Non-Resident Holders
should consult their own advisors regarding the consequences to them of a disposition of the Notes to a person with whom they are
not dealing at arm’s length for purposes of the Canadian Tax Act. |
Supplemental
Plan of Distribution (Conflicts of Interest) |
Pursuant to the terms
of a distribution agreement, CIBCWM will purchase the Notes from CIBC for distribution to UBS (the “Agent”). CIBCWM will
agree to sell to the Agent, and the Agent will agree to purchase, all of the Notes at the price to public less the underwriting discount
set forth on the cover hereof. The Agent may allow a concession to its affiliates not in excess of the underwriting discount set forth
on the cover hereof.
CIBCWM is our affiliate,
and is deemed to have a conflict of interest under FINRA Rule 5121. In accordance with FINRA Rule 5121, CIBCWM may not make
sales in this offering to any of its discretionary accounts without the prior written approval of the customer.
We expect to deliver
the Notes against payment therefor in New York, New York on a date that is more than two business days following the Trade Date. Under
Rule 15c6-1 of the Securities Exchange Act of 1934, trades in the secondary market generally are required to settle in two business
days, unless the parties to any such trade expressly agree otherwise. Accordingly, purchasers who wish to trade the Notes on any date
prior to two business days before delivery will be required to specify alternative settlement arrangements to prevent a failed settlement.
The Bank may use this
pricing supplement in the initial sale of the Notes. In addition, CIBCWM or another of the Bank’s affiliates may use this pricing
supplement in market-making transactions in any Notes after their initial sale. Unless CIBCWM or we inform you otherwise in the confirmation
of sale, this pricing supplement is being used by CIBCWM in a market-making transaction.
While CIBCWM may make
markets in the Notes, it is under no obligation to do so and may discontinue any market-making activities at any time without notice.

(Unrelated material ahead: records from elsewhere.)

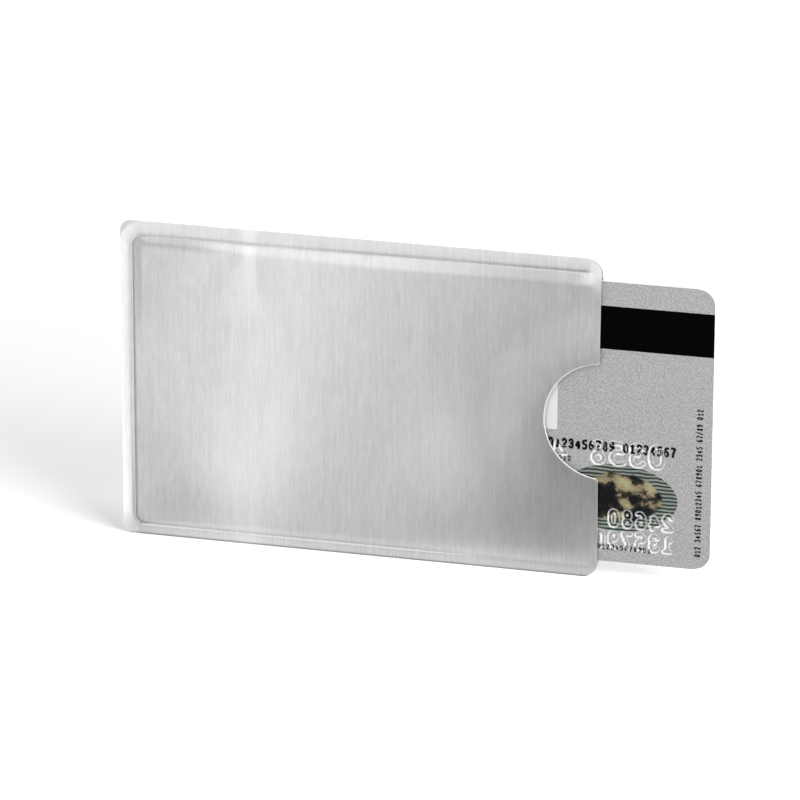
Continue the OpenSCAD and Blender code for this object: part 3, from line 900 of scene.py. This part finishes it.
@cache
def plain_metal(name, colour, roughness):
    """Plain metal with a faint grain."""
    material, nodes, links, shader = new_material(name, Metallic=1.0, Roughness=roughness)
    grain = noise(nodes, links, 1800, 3)
    darker = tuple(0.85 * c for c in colour)
    links.new(ramp(nodes, links, grain, [(0.3, darker), (0.7, colour)]), shader.inputs["Base Color"])
    rough = value_range(nodes, links, grain, roughness - 0.06, roughness + 0.06)
    links.new(rough, shader.inputs["Roughness"])
    add_bump(nodes, links, shader, grain, 0.2, 0.00001)
    return material


@cache
def milky_film(name, colour):
    """Milky plastic film with a soft shine."""
    material, nodes, links, shader = new_material(name, Roughness=0.32, Specular_IOR_Level=0.5)
    cloud = noise(nodes, links, 350, 3)
    darker = tuple(0.93 * c for c in colour)
    links.new(ramp(nodes, links, cloud, [(0.35, darker), (0.65, colour)]), shader.inputs["Base Color"])
    links.new(value_range(nodes, links, cloud, 0.26, 0.4), shader.inputs["Roughness"])
    add_bump(nodes, links, shader, noise(nodes, links, 2500, 2), 0.15, 0.00001)
    return material


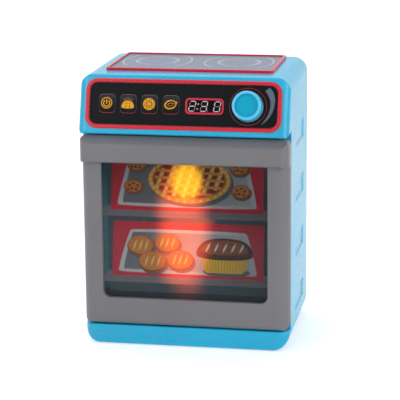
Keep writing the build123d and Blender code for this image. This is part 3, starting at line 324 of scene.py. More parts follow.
blueShell = shellPlastic()
greyDoor = mouldedPlastic("greyDoor", doorLook["colour"], doorLook["roughness"], grain=1300, grainStrength=0.08)
redTrim = mouldedPlastic("redTrim", trimLook["colour"], trimLook["roughness"], grainStrength=0.02, specular=0.35)
dress(["front_housing", "rear_housing", "battery_hatch"], blueShell.material)
dress(["door_shell", "door_inner_frame"], greyDoor.material)
dress(["hob_rim"], redTrim.material)
dress(["display_frame"], mouldedPlastic("displayFrame", trimLook["frame"], 0.3, grainStrength=0.02, specular=0.35).material)


def panelDistance(m, halfWidth, halfHeight, radius):
    # how far a point lies outside a rounded box on the panel, in metres
    aside = m.add("ShaderNodeVectorMath", operation="SUBTRACT")
    m.link(m.objectCoords(), aside.inputs[0])
    aside.inputs[1].default_value = panelOrigin
    terms = []
    for axis, half in ((mathutils.Vector((1, 0, 0)), halfWidth), (panelUp, halfHeight)):
        along = m.add("ShaderNodeVectorMath", operation="DOT_PRODUCT")
        m.link(aside.outputs[0], along.inputs[0])
        along.inputs[1].default_value = axis
        reach = m.math("SUBTRACT", m.math("ABSOLUTE", along.outputs["Value"]), (half - radius) * mm)
        terms.append(m.math("POWER", m.math("MAXIMUM", reach, 0.0), 2))
    return m.math("SUBTRACT", m.math("SQRT", m.math("ADD", *terms)), radius * mm)


def ringLook():
    # the ring's inner wall lies in its own shade, so its red is deeper there
    look = {"shade": rgb(120, 8, 26), "half": (89.0, 19.7), "radius": 7.5, "from": 0.25, "to": 1.0}
    ring = mouldedPlastic("ringTrim", trimLook["colour"], trimLook["roughness"], grainStrength=0.02, specular=0.4)
    distance = panelDistance(ring, *look["half"], look["radius"])
    base = ring.shader.inputs["Base Color"].links[0].from_socket
    depth = ring.fit(distance, look["from"] * mm, look["to"] * mm, smooth=True)
    ring.link(ring.mix(depth, look["shade"], base), ring.shader.inputs["Base Color"])
    return ring.material


dress(["panel_ring"], ringLook())


def smokedPane():
    # smoked plastic, clearer at the top and milkier towards its foot
    look = {"top": rgb(20, 23, 26), "foot": rgb(56, 62, 66), "from": 0.15, "to": 0.09, "cover": 0.38,
            "roughness": 0.06, "shine": 0.1}
    m = Nodes("smokedPane")
    smear = m.noise(35, 3, 0.6, (1, 1, 0.35))
    m.link(m.fit(smear, 0.35, 0.75, look["roughness"], look["roughness"] + 0.07), m.shader.inputs["Roughness"])
    haze = m.mix(m.fit(heightOf(m), look["from"], look["to"], smooth=True), look["top"], look["foot"])
    m.link(m.mix(m.fit(smear, 0.3, 0.7, 0, 0.2), haze, look["foot"]), m.shader.inputs["Base Color"])
    m.shader.inputs["Alpha"].default_value = look["cover"]
    m.shader.inputs["Specular IOR Level"].default_value = look["shine"]
    return m.material


dress(["door_window"], smokedPane())

# ---- control panel ----
panelLook = {
    "black": rgb(19, 22, 25), "keyReflection": rgb(46, 53, 62), "keyFoot": rgb(22, 10, 13),
    "icon": rgb(238, 170, 42), "iconShade": rgb(92, 58, 22), "grey": rgb(100, 112, 124),
    "edgeHighlightTop": rgb(168, 112, 114), "edgeHighlightSide": rgb(54, 50, 60), "edgeHighlightFoot": rgb(204, 44, 76),
    "shine": 0.07,
}


def glossBlack():
    m = Nodes("glossBlack")
    slow = m.noise(14, 2)
    m.link(m.mix(slow, panelLook["black"], tuple(c * 1.4 for c in panelLook["black"])), m.shader.inputs["Base Color"])
    m.link(m.fit(slow, 0.3, 0.7, 0.22, 0.3), m.shader.inputs["Roughness"])
    m.bump(m.noise(700, 2), 0.02, 0.0002)
    m.shader.inputs["Specular IOR Level"].default_value = panelLook["shine"]
    return m.material


def keyFace():
    # clear keys over a dark film, with a painted reflection that makes them paler towards their top
    m = Nodes("keyFace")
    middle = layout["panelHeight"] * mm
    slow = m.noise(90, 2)
    # painted reflection: the key face turns paler towards its top
    reflectionRise = m.fit(heightOf(m), middle - 0.001, middle + 0.008, smooth=True)
    filmAndReflection = m.mix(reflectionRise, panelLook["keyFoot"], panelLook["keyReflection"])
    m.link(m.mix(m.fit(slow, 0.3, 0.7, 0, 0.3), filmAndReflection, panelLook["black"]), m.shader.inputs["Base Color"])
    m.link(m.fit(slow, 0.3, 0.7, 0.12, 0.2), m.shader.inputs["Roughness"])
    m.shader.inputs["Specular IOR Level"].default_value = 2 * panelLook["shine"]
    return m.material


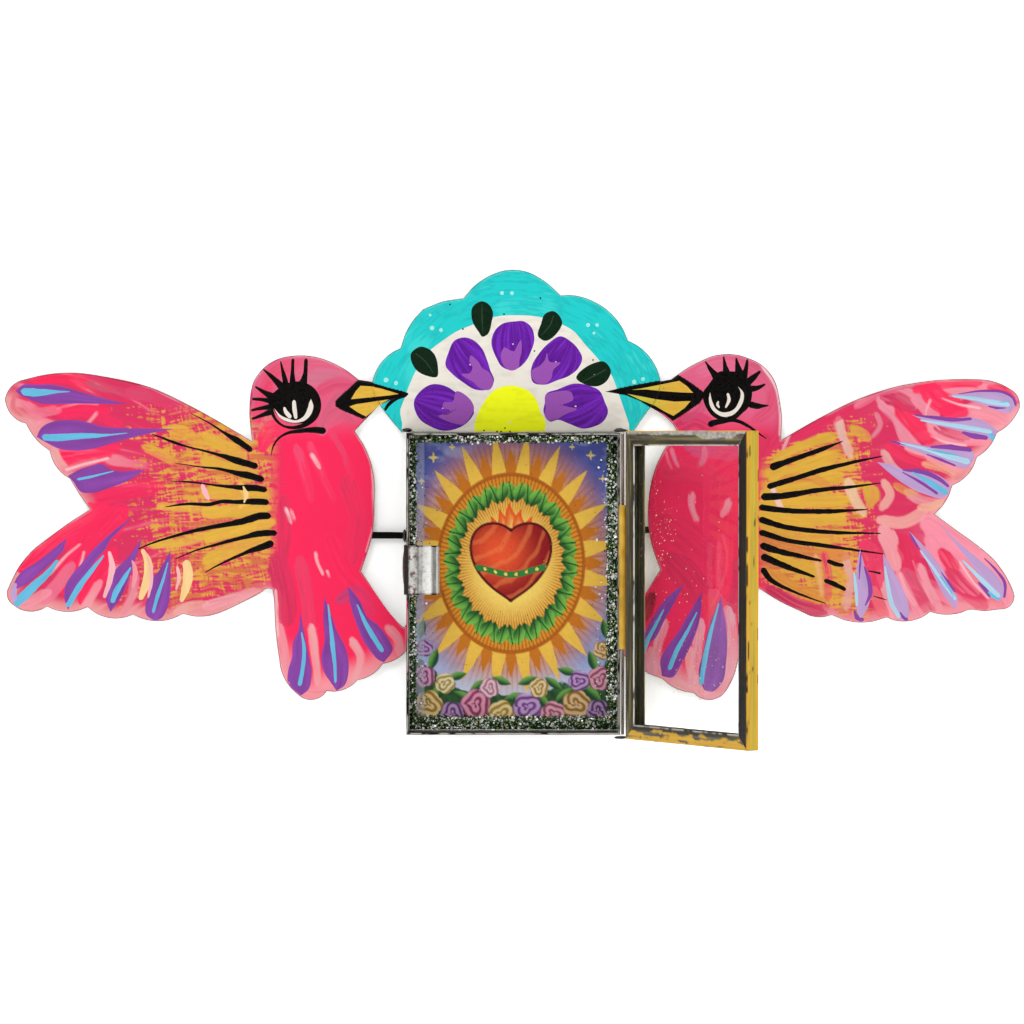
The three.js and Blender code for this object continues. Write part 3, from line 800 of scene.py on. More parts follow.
def feathered(canvas, root, seed):
    """Streaks that spread from the root of a wing, and how far from the root each point lies."""
    angle = np.arctan2(canvas.py - root[1], canvas.px - root[0])
    reach = np.hypot(canvas.py - root[1], canvas.px - root[0])
    return ripple(angle * 26 + 100, reach / 60, seed, 3), reach


# Left bird, in the photograph's pixels

LEFT_ROOT = (300, 490)
LEFT_STROKES = (
    (0xF42556, 13, 0.25, ((34, 379), (60, 377), (92, 384))),
    (0xF42556, 11, 0.3, ((48, 409), (76, 406), (108, 410))),
    (0xF12A5C, 9, 0.5, ((60, 415), (90, 414), (120, 424))),
    (0xF42556, 13, 0.3, ((62, 453), (86, 452), (118, 448))),
    (0xF42556, 13, 0.3, ((60, 465), (80, 461), (108, 455))),
    (0xE7798F, 9, 0.4, ((24, 404), (36, 412), (58, 410))),
    (0xE0707C, 7, 0.7, ((14, 396), (13, 408), (22, 416))),
    (0xE8949C, 8, 0.3, ((30, 421), (36, 428), (44, 424))),
    (0xE7A0A0, 9, 0.2, ((54, 450), (58, 460), (66, 470))),
    (0xE08088, 7, 0.4, ((60, 472), (72, 468), (98, 460))),
    (0xF42556, 28, 0.1, ((24, 566), (58, 536), (104, 510))),
    (0xF02656, 30, 0.15, ((66, 584), (90, 545), (120, 512))),
    (0xEC2858, 16, 0.3, ((100, 498), (128, 491), (160, 486))),
    (0xF42556, 20, 0.2, ((84, 600), (98, 574), (112, 552))),
    (0xDC3E66, 14, 0.6, ((130, 392), (160, 400), (190, 412))),
    (0xC9506A, 8, 0.7, ((88, 383), (120, 392), (150, 396))),
    (0xE2708A, 14, 0.25, ((44, 600), (60, 582), (72, 566))),
    (0xE8909C, 12, 0.3, ((24, 604), (34, 600), (48, 592))),
    (0xEC9AA4, 9, 0.3, ((82, 612), (92, 596), (100, 582))),
    (0xE58A96, 8, 0.4, ((122, 614), (132, 596), (136, 574))),
    (0xE6A09A, 10, 0.4, ((176, 612), (190, 606), (206, 604))),
    (0xE8A0A8, 10, 0.5, ((206, 606), (232, 598), (258, 592))),
    (0xF0B0B6, 1.6, 0.2, ((84, 552), (82, 560), (80, 566))),
    (0xF0B0B6, 1.4, 0.2, ((80, 545), (64, 558), (50, 575))),
    (0xF0A0AA, 2.2, 0.2, ((97, 413), (91, 420), (84, 427))),
    (0xF4B8C0, 1.6, 0.1, ((66, 470), (88, 463), (108, 458))),
    (0xF0A0AA, 1.8, 0.3, ((58, 410), (76, 404), (98, 404))),
    (0xDCA83A, 12, 0.45, ((170, 428), (188, 434), (200, 446))),
    (0xDCA83A, 9, 0.5, ((145, 446), (162, 454), (176, 462))),
    (0xDDB040, 8, 0.4, ((160, 506), (190, 508), (216, 506))),
    (0xDDB040, 8, 0.4, ((150, 545), (185, 542), (214, 534))),
    (0xD9A93C, 12, 0.25, ((204, 436), (224, 446), (244, 458))),
    (0xD9A93C, 12, 0.25, ((204, 461), (232, 468), (256, 478))),
    (0xD9A93C, 13, 0.25, ((206, 492), (236, 494), (266, 496))),
    (0xDDAE3E, 12, 0.2, ((206, 513), (236, 511), (268, 508))),
    (0xDDAE3E, 13, 0.2, ((208, 538), (240, 528), (272, 522))),
    (0xD9A93C, 14, 0.3, ((206, 560), (236, 548), (266, 538))),
    (0xE8B850, 7, 0.3, ((240, 484), (246, 495), (240, 506))),
)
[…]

See the section titled “Supplemental Plan of Distribution (Conflicts of Interest)” in the accompanying prospectus supplement.
The price at which
you purchase the Notes includes costs that the Bank or its affiliates expect to incur and profits that the Bank or its affiliates expect
to realize in connection with hedging activities related to the Notes. These costs and profits will likely reduce the secondary market
price, if any secondary market develops, for the Notes. As a result, you may experience an immediate and substantial decline in the market
value of your Notes on the Settlement Date.
The
Bank’s Estimated Value of the Notes |
The Bank’s initial
estimated value of the Notes set forth on the cover of this pricing supplement is equal to the sum of the values of the following hypothetical
components: (1) a fixed-income debt component with the same maturity as the Notes, valued using our internal funding rate for structured
debt described below, and (2) the derivative or derivatives underlying the economic terms of the Notes. The Bank’s initial
estimated value does not represent a minimum price at which CIBCWM or any other person would be willing to buy your Notes in any secondary
market (if any exists) at any time. The internal funding rate used in the determination of the Bank’s initial estimated value generally
represents a discount from the credit spreads for our conventional fixed-rate debt. The discount is based on, among other things, our
view of the funding value of the Notes as well as the higher issuance, operational and ongoing liability management costs of the Notes
in comparison to those costs for our conventional fixed-rate debt. For additional information, see “Key Risks—The Bank’s
Initial Estimated Value of the Notes Will Not Be Determined by Reference to Credit Spreads for Our Conventional Fixed-Rate Debt”
in this pricing supplement. The value of the derivative or derivatives underlying the economic terms of the Notes is derived from the
Bank’s or a third party hedge provider’s internal pricing models. These models are dependent on inputs such as the traded
market prices of comparable derivative instruments and on various other inputs, some of which are market-observable, and which can include
volatility, dividend rates, interest rates and other factors, as well as assumptions about future market events and/or environments.
Accordingly, the Bank’s initial estimated value of the Notes will be determined when the terms of the Notes are set based on market
conditions and other relevant factors and assumptions existing at that time. See “Key Risks—The Bank’s Initial Estimated
Value Does Not Represent Future Values of the Notes and May Differ From Others’ Estimates” in this pricing supplement.
The Bank’s initial
estimated value of the Notes will be lower than the initial issue price of the Notes because costs associated with selling, structuring
and hedging the Notes are included in the initial issue price of the Notes. These costs include the selling commissions paid to CIBCWM
and other affiliated or unaffiliated dealers, the projected profits that our hedge counterparties, which may include our affiliates,
expect to realize for assuming risks inherent in hedging our obligations under the Notes and the estimated cost of hedging our obligations
under the Notes. Because hedging our obligations entails risk and may be influenced by market forces beyond our control, this hedging
may result in a profit that is more or less than expected, or it may result in a loss. We or one or more of our affiliates will retain
any profits realized in hedging our obligations under the Notes. See “Key Risks—The Bank’s Initial Estimated Value
of the Notes Will Be Lower Than the Initial Issue Price (Price to Public) of the Notes” in this pricing supplement.